> Information shown:
----
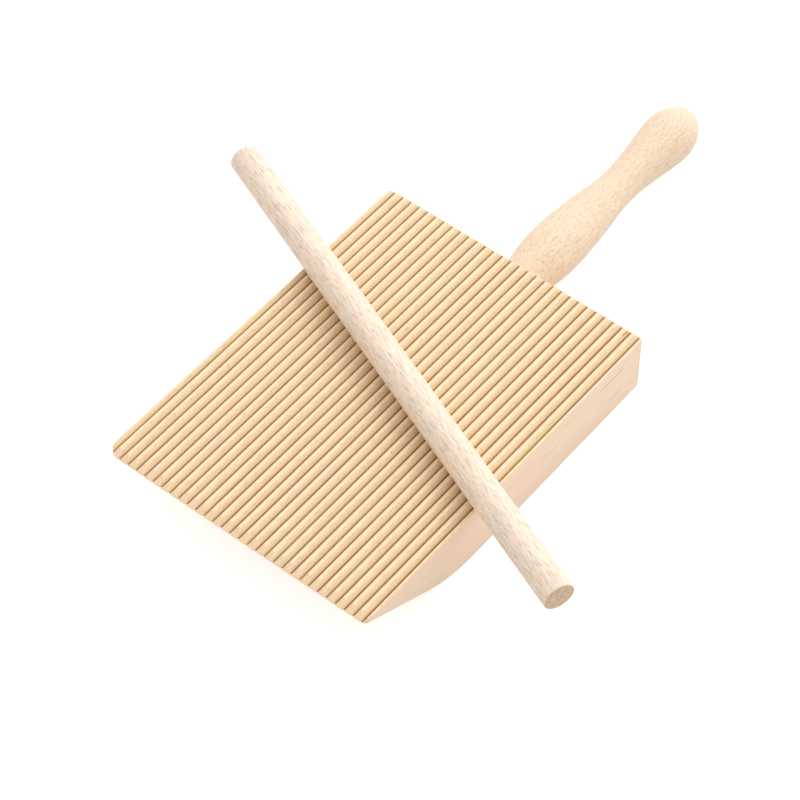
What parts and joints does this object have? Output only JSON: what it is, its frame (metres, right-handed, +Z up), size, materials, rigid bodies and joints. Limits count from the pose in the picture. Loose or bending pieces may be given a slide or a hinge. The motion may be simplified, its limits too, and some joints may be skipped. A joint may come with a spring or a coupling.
{
  "type": "gnocchi board",
  "caption": "Ribbed wooden board with a flat base, a bevelled thin front edge and a turned handle, with a loose plain rod lying across the ribs.",
  "frame": {"origin": "on the flat underside, at the middle of the board's length and width", "axes": "+X to the right seen from the front edge, +Y from the thin front edge towards the handle, +Z up out of the ribs"},
  "size_m": [0.2222, 0.2803, 0.0406],
  "materials": {
    "board_beech": "planed and sanded beech, unvarnished",
    "handle_beech": "turned and sanded beech, unvarnished",
    "rod_beech": "turned and sanded beech, unvarnished"
  },
  "bodies": {
    "board": {"ribbed_board": "board_beech", "handle": "handle_beech"},
    "rod": {"rolling_rod": "rod_beech"}
  },
  "joints": [
    {"name": "rod_lift", "type": "slide", "parent": "board", "child": "rod", "axis": [0, 0, 1], "range_m": [0, 0.06]}
  ]
}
----
> Exercise objective:
Please restate the whole listing word for word.

> Correct response:
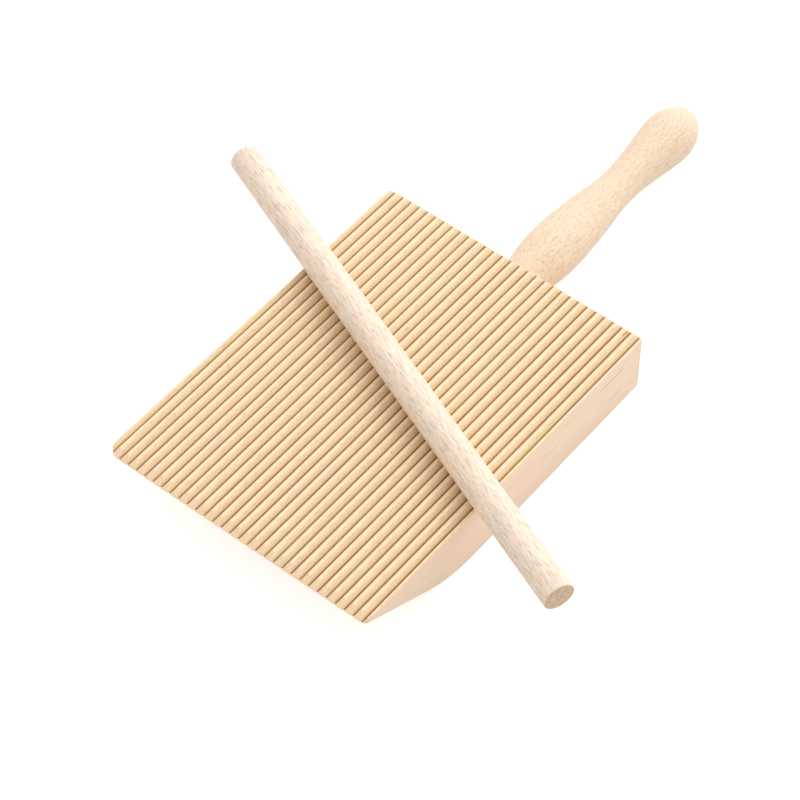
What parts and joints does this object have? Output only JSON: what it is, its frame (metres, right-handed, +Z up), size, materials, rigid bodies and joints. Limits count from the pose in the picture. Loose or bending pieces may be given a slide or a hinge. The motion may be simplified, its limits too, and some joints may be skipped. A joint may come with a spring or a coupling.
{
  "type": "gnocchi board",
  "caption": "Ribbed wooden board with a flat base, a bevelled thin front edge and a turned handle, with a loose plain rod lying across the ribs.",
  "frame": {"origin": "on the flat underside, at the middle of the board's length and width", "axes": "+X to the right seen from the front edge, +Y from the thin front edge towards the handle, +Z up out of the ribs"},
  "size_m": [0.2222, 0.2803, 0.0406],
  "materials": {
    "board_beech": "planed and sanded beech, unvarnished",
    "handle_beech": "turned and sanded beech, unvarnished",
    "rod_beech": "turned and sanded beech, unvarnished"
  },
  "bodies": {
    "board": {"ribbed_board": "board_beech", "handle": "handle_beech"},
    "rod": {"rolling_rod": "rod_beech"}
  },
  "joints": [
    {"name": "rod_lift", "type": "slide", "parent": "board", "child": "rod", "axis": [0, 0, 1], "range_m": [0, 0.06]}
  ]
}